Como sempre, a coreógrafa não conta no palco uma história, nem pretende retratar o país. São colagens de impressões e sensações que se transformam em cenas, muitas vezes distantes da fonte inicial, o que evita a criação de estereótipos. Um exemplo: em uma das cenas, um casal de bailarinos passeia com luzinhas que piscam por toda a roupa, como árvores de Natal ambulantes. E vem daí mesmo a inspiração: a pesquisa aconteceu durante o Natal, e os bailarinos se divertiram aqui com o excesso de pisca-piscas, que acabaram no palco.
Mas nem tudo é bossa nova na peça. É quando entram as raízes africanas do Brasil. A segunda projeção da peça reproduz o grupo de Carlinhos Brown no Candyall, em Salvador. Bausch visitou o local duas vezes, e o registro do encontro -com os garotos tocando- tornou-se cenário.
O trabalho comunitário no Candyall também inspirou a coreógrafa a criar cenas, nas quais sua companhia se apresentasse em conjunto, o que tem sido raro nas produções recentes de Bausch.
E, mesmo em fase "light", a coreógrafa retorna a um de seus temas diletos: as disputas entre homens e mulheres. Ao mesmo tempo em que idílicas imagens de índios nadando são projetadas, a bailarina reclama: "Estamos na selva, mas trate-me como uma mulher", enquanto estupra um bailarino.
Situações de conflito e estranhamento marcam a obra de Bausch. Em outra cena, a brasileira Regina Advento canta "Quem Vem pra Beira do Mar", de Dorival Caymmi, enquanto alisa as pernas com um aparelho de fisioterapia. "A Pina não gosta de tudo perfeito, tem que ter sempre uma pequena rachadura, algo que surpreenda", conta Advento à Folha.

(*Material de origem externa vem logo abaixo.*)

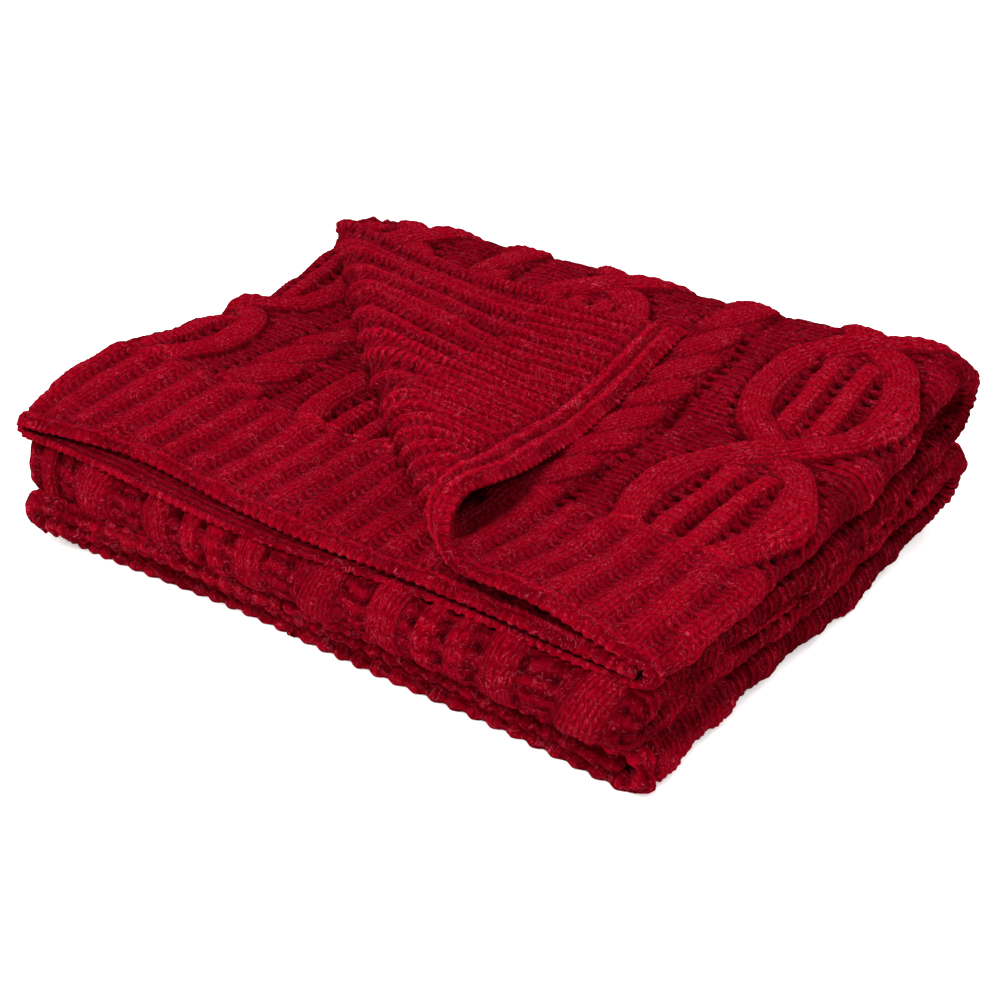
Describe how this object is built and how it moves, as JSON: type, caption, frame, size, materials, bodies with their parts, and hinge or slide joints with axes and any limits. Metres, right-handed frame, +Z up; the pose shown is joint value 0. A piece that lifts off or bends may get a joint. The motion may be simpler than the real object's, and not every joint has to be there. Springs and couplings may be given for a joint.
{
  "type": "knit throw blanket",
  "caption": "Cable-knit throw with ribbed ends, folded into a thick stack of layers, with the top layer's corner turned back.",
  "frame": {"origin": "middle of the bounding box at the base, on the surface that the folded throw rests on", "axes": "+X along the longer side of the folded stack, +Y from the edge with the knitted ends to the edge with the two large loops, +Z up"},
  "size_m": [0.4332, 0.3418, 0.1166],
  "materials": {
    "knit": "velvety chenille yarn, deep crimson"
  },
  "bodies": {
    "root": {"throw": "knit"}
  },
  "joints": []
}
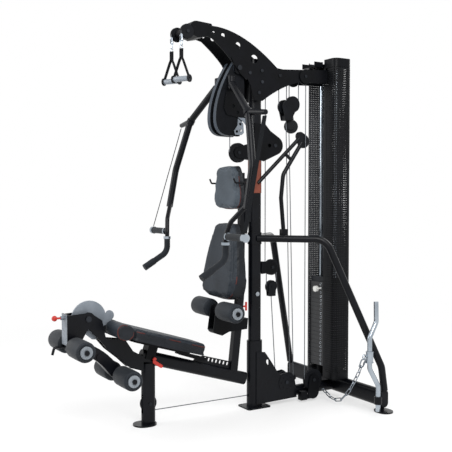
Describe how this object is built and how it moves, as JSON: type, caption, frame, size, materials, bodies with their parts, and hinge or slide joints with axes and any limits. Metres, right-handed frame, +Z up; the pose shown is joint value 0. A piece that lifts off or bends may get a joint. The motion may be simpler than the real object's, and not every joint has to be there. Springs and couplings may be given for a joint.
{
  "type": "multi station home gym",
  "caption": "Home gym with press arms, high and low pulleys, a leg lever, adjustable padded bench and a shrouded weight stack on an oval steel frame.",
  "frame": {"origin": "on the floor under the axis of the main upright", "axes": "+X towards the side that stores the curl bar, -Y towards the bench and leg lever, +Y towards the weight stack, +Z up"},
  "size_m": [1.0384, 1.775, 2.108],
  "materials": {
    "painted_steel": "satin",
    "accent_paint": "satin",
    "perforated_sheet": "satin",
    "moulded_yoke": "satin",
    "grey_casting": "satin",
    "vinyl": "satin",
    "foam": "satin",
    "chrome": "polished",
    "cast_plates": "satin",
    "nylon_sheave": "satin",
    "red_plastic": "gloss",
    "white_plastic": "gloss",
    "webbing": "matte",
    "zinc_bolts": "satin",
    "steel_cable": "satin"
  },
  "bodies": {
    "frame": {"main_upright": "painted_steel", "accent_sleeve": "accent_paint", "base_beam": "painted_steel", "rear_cross_beam": "painted_steel", "end_caps": "nylon_sheave", "stabiliser_near": "painted_steel", "stabiliser_far": "painted_steel", "front_post": "painted_steel", "bench_rail": "painted_steel", "leg_arm": "painted_steel", "knee_bolster": "vinyl", "boom_plates": "painted_steel", "boom_spacers": "painted_steel", "pulley_brackets": "painted_steel", "strut_frame": "painted_steel", "guide_rods": "chrome", "tower_frame": "painted_steel", "shroud_near": "perforated_sheet", "shroud_far": "perforated_sheet", "resting_plates": "cast_plates", "back_frame": "painted_steel", "upper_back_pad": "vinyl", "lower_back_pad": "vinyl", "frame_bolts": "zinc_bolts", "fixed_cables": "steel_cable", "moving_cables": "steel_cable", "link_chain": "chrome"},
    "press": {"yoke_shells": "moulded_yoke", "yoke_hub": "grey_casting"},
    "arm_near": {"arm_near": "painted_steel", "grips_near": "foam", "strap_near": "webbing"},
    "arm_far": {"arm_far": "painted_steel", "grips_far": "foam", "strap_far": "webbing"},
    "stack": {"picked_stack": "cast_plates", "stack_head": "cast_plates"},
    "selector_pin": {"selector_pin": "white_plastic"},
    "seat": {"seat_pad": "vinyl", "seat_carriage": "painted_steel"},
    "seat_lever": {"seat_lever": "red_plastic"},
    "leg_lever": {"leg_cam": "grey_casting", "leg_lever": "painted_steel"},
    "ankle_rollers": {"ankle_rollers": "foam"},
    "shin_rollers": {"shin_rollers": "foam"},
    "lever_plunger": {"lever_plunger": "red_plastic"},
    "thigh_carriage": {"thigh_carriage": "painted_steel"},
    "thigh_rollers": {"thigh_rollers": "foam"},
    "back_knob": {"back_knob": "red_plastic"},
    "nose_sheaves": {"pulley_head": "nylon_sheave"},
    "stirrups": {"stirrups": "webbing"},
    "curl_bar": {"curl_bar": "chrome"},
    "front_sheave": {"front_sheave": "nylon_sheave"},
    "rear_sheave": {"rear_sheave": "nylon_sheave"},
    "lower_sheave": {"lower_sheave": "nylon_sheave"},
    "low_sheave": {"low_sheave": "nylon_sheave"},
    "foot_sheave": {"foot_sheave": "nylon_sheave"},
    "post_sheave": {"post_sheave": "nylon_sheave"},
    "floating_blocks": {"floating_blocks": "nylon_sheave"}
  },
  "joints": [
    {"name": "press_swing", "type": "hinge", "parent": "frame", "child": "press", "pos_m": [0, -0.141, 1.885], "axis": [-1, 0, 0], "range_deg": [0, 35], "deforming": ["moving_cables"]},
    {"name": "arm_near_swing", "type": "hinge", "parent": "press", "child": "arm_near", "pos_m": [0.072, -0.196, 1.8], "axis": [0, 0, 1], "range_deg": [-8, 8]},
    {"name": "arm_far_swing", "type": "hinge", "parent": "press", "child": "arm_far", "pos_m": [-0.072, -0.196, 1.8], "axis": [0, 0, -1], "range_deg": [-8, 8]},
    {"name": "stack_lift", "type": "slide", "parent": "frame", "child": "stack", "axis": [0, 0, 1], "range_m": [0, 0.9], "deforming": ["moving_cables"]},
    {"name": "pin_pull", "type": "slide", "parent": "stack", "child": "selector_pin", "axis": [0, -1, 0], "range_m": [0, 0.09]},
    {"name": "seat_slide", "type": "slide", "parent": "frame", "child": "seat", "axis": [0, 0.9558, -0.294], "range_m": [0, 0.1]},
    {"name": "seat_lever_flip", "type": "hinge", "parent": "seat", "child": "seat_lever", "pos_m": [0.036, -0.6409, 0.3461], "axis": [1, 0, 0], "range_deg": [0, 35]},
    {"name": "leg_swing", "type": "hinge", "parent": "frame", "child": "leg_lever", "pos_m": [0, -1, 0.585], "axis": [-1, 0, 0], "range_deg": [0, 95]},
    {"name": "ankle_spin", "type": "hinge", "parent": "leg_lever", "child": "ankle_rollers", "pos_m": [0, -0.832, 0.288], "axis": [1, 0, 0], "continuous": true},
    {"name": "shin_spin", "type": "hinge", "parent": "leg_lever", "child": "shin_rollers", "pos_m": [0, -1.077, 0.456], "axis": [1, 0, 0], "continuous": true},
    {"name": "plunger_pull", "type": "slide", "parent": "leg_lever", "child": "lever_plunger", "axis": [0, -1, 0], "range_m": [0, 0.012], "stiffness_N_per_m": 400, "springref_m": -0.005},
    {"name": "thigh_slide", "type": "slide", "parent": "frame", "child": "thigh_carriage", "axis": [0, -0.1141, -0.9935], "range_m": [0, 0.05]},
    {"name": "thigh_spin", "type": "hinge", "parent": "thigh_carriage", "child": "thigh_rollers", "pos_m": [0, -0.245, 0.573], "axis": [1, 0, 0], "continuous": true},
    {"name": "knob_pull", "type": "slide", "parent": "frame", "child": "back_knob", "axis": [0, 1, 0], "range_m": [0, 0.01], "stiffness_N_per_m": 400, "springref_m": -0.005},
    {"name": "nose_spin", "type": "hinge", "parent": "frame", "child": "nose_sheaves", "pos_m": [0, -0.456, 2.048], "axis": [1, 0, 0], "continuous": true},
    {"name": "stirrup_swing", "type": "hinge", "parent": "frame", "child": "stirrups", "pos_m": [0, -0.4895, 2.0018], "axis": [1, 0, 0], "range_deg": [-25, 10]},
    {"name": "curl_bar_lift", "type": "slide", "parent": "frame", "child": "curl_bar", "axis": [0, 0, 1], "range_m": [0, 0.045], "deforming": ["link_chain"]},
    {"name": "front_sheave_spin", "type": "hinge", "parent": "frame", "child": "front_sheave", "pos_m": [0, -0.112, 1.43], "axis": [1, 0, 0], "continuous": true},
    {"name": "rear_sheave_spin", "type": "hinge", "parent": "frame", "child": "rear_sheave", "pos_m": [0, 0.117, 1.475], "axis": [1, 0, 0], "continuous": true},
    {"name": "lower_sheave_spin", "type": "hinge", "parent": "frame", "child": "lower_sheave", "pos_m": [0, 0.112, 0.787], "axis": [1, 0, 0], "continuous": true},
    {"name": "low_sheave_spin", "type": "hinge", "parent": "frame", "child": "low_sheave", "pos_m": [0, 0.196, 0.122], "axis": [1, 0, 0], "continuous": true},
    {"name": "foot_sheave_spin", "type": "hinge", "parent": "frame", "child": "foot_sheave", "pos_m": [0.056, 0.367, 0.122], "axis": [1, 0, 0], "continuous": true},
    {"name": "post_sheave_spin", "type": "hinge", "parent": "frame", "child": "post_sheave", "pos_m": [0, -0.66, 0.112], "axis": [1, 0, 0], "continuous": true},
    {"name": "block_travel", "type": "slide", "parent": "frame", "child": "floating_blocks", "axis": [0, 0, -1], "range_m": [0, 0.46], "deforming": ["moving_cables"]}
  ],
  "couplings": [
    {"joint": "block_travel", "follows": "stack_lift", "ratio": 0.5}
  ]
}
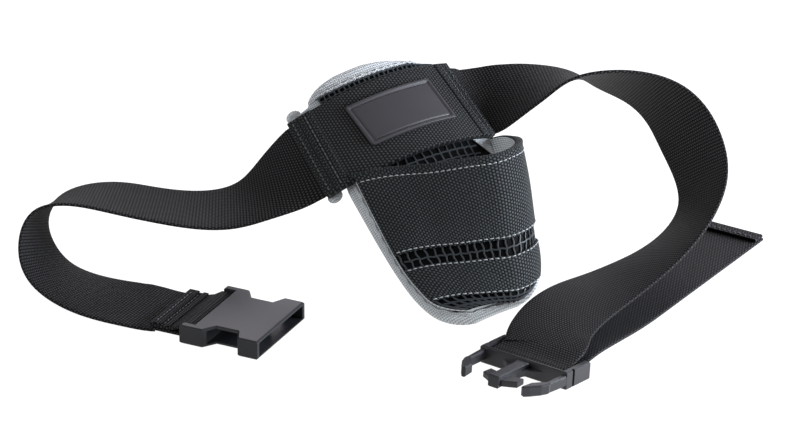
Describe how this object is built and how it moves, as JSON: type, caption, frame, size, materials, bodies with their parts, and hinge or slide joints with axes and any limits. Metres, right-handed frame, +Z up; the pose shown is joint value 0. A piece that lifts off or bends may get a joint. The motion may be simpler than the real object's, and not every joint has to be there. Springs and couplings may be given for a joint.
{
  "type": "fishing fighting belt",
  "caption": "Waist belt with a padded belly plate and a sewn, open-topped pouch that holds a rod butt, a webbing belt through a sleeve, and a side-release buckle, lying unclipped.",
  "frame": {"origin": "middle of the footprint, on the table the belt lies on", "axes": "+X to the viewer's right along the belt's longest reach, +Y away from the viewer, +Z up"},
  "size_m": [0.4492, 0.2702, 0.1155],
  "materials": {
    "spacer_mesh": "matt",
    "net": "matt",
    "webbing": "matt",
    "label_rubber": "satin",
    "buckle_plastic": "satin"
  },
  "bodies": {
    "root": {"back_pad": "spacer_mesh", "front_net": "net", "belt_sleeve": "webbing", "label_patch": "label_rubber", "pouch_lining": "spacer_mesh", "pouch_net": "net", "pouch_band_upper": "webbing", "pouch_band_lower": "webbing", "belt_left": "webbing", "belt_right": "webbing", "belt_tail": "webbing", "tail_hem": "webbing", "female_buckle": "buckle_plastic", "male_buckle": "buckle_plastic"}
  },
  "joints": []
}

Do Brasil, não faltam citações. Há o cafezinho, que os bailarinos servem ao público, enquanto o cheiro toma conta da platéia. E tem também forró -afinal o grupo passou por várias casas dedicadas ao gênero, no Brasil. São cenas rápidas, que poderiam soar clichês, mas não são.
Então, imensos sofás brancos são colocados no palco, momento sem projeções. O palco torna-se espaço de diversão e relaxamento. O grupo brinca com toalhas com desenhos de corpos sensuais -olha aí o culto ao corpo... É o fim do primeiro ato.
Já o segundo ato é mais ágil e coeso. Mais e mais imagens do Brasil tomam conta do palco, até que o cenário é erguido e plantas passam a ocupar todo o espaço. É a vitória da paisagem, já anunciada na primeira cena da peça.
Então imagens aéreas do país envolvem o espectador como num transe, uma grande "viagem", como um cinema em três dimensões. Pantanal, Amazônia e as Cataratas do Iguaçu sucedem-se e colocam o espectador "dentro" do Brasil.
Ao final, brincadeiras com água invadem o palco, que se torna espaço escorregadio e perigoso. Mesas redondas são levadas ao palco, e os bailarinos -sobre elas- procuram equilibrar-se enquanto giram os móveis. Uma bela metáfora sobre o Brasil, onde viver é a arte de correr riscos.